The British multinational investment bank and financial services company, Barclays has agreed to settle a lawsuit for $2 billion (£1.42) with the U.S. Department of Justice (DOJ) related to the sale of residential mortgage-backed securities (RMBS).
The Brittish bank agreed to pay the penalties without admitting any wrongdoing to resolve allegations over its role in the sale of RMBS’s and the subsequent collapse of the US real estate market in 2005-2007. The investigation centered around 36 RMBS deals worth $31 billion in mortgages, of which more than 50% defaulted.

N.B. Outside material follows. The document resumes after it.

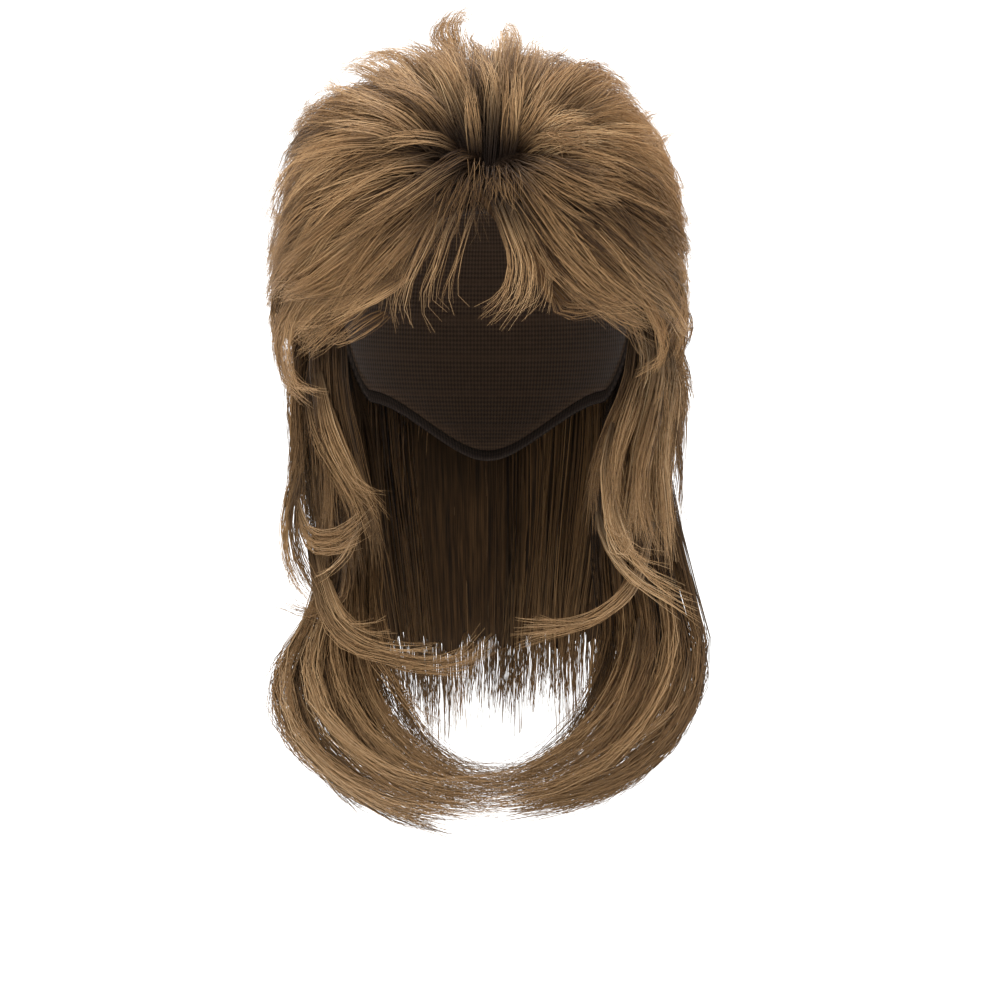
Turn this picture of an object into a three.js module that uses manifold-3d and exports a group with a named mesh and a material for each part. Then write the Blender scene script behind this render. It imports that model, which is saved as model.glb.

The DOJ alleged that Barclays misrepresented the quality of loans tied to the RMBS.
U.S. Attorney Richard Donoghue for the Eastern District of New York said, “The substantial penalty Barclays and its executives have agreed to pay is an important step in recognizing the harm that was caused to the national economy and to investors.”
Barclays said the settlement resolves “all actual and potential civil claims” by the US Department of Justice related to the case, which involved the sale of securities between 2005 and 2007.
Barclays chief executive Jes Staley said the bank was “pleased that we have been able to reach a fair and proportionate settlement”.
Staley added: “It has been a priority for this management team from the start to resolve these historic issues in a timely and appropriate manner wherever possible.
In addition to the find for Barclays, the former head of the senior mortgage security department, Paul Menefee and former senior trader John Carroll, will pay an additional $2 million to settle the lawsuit.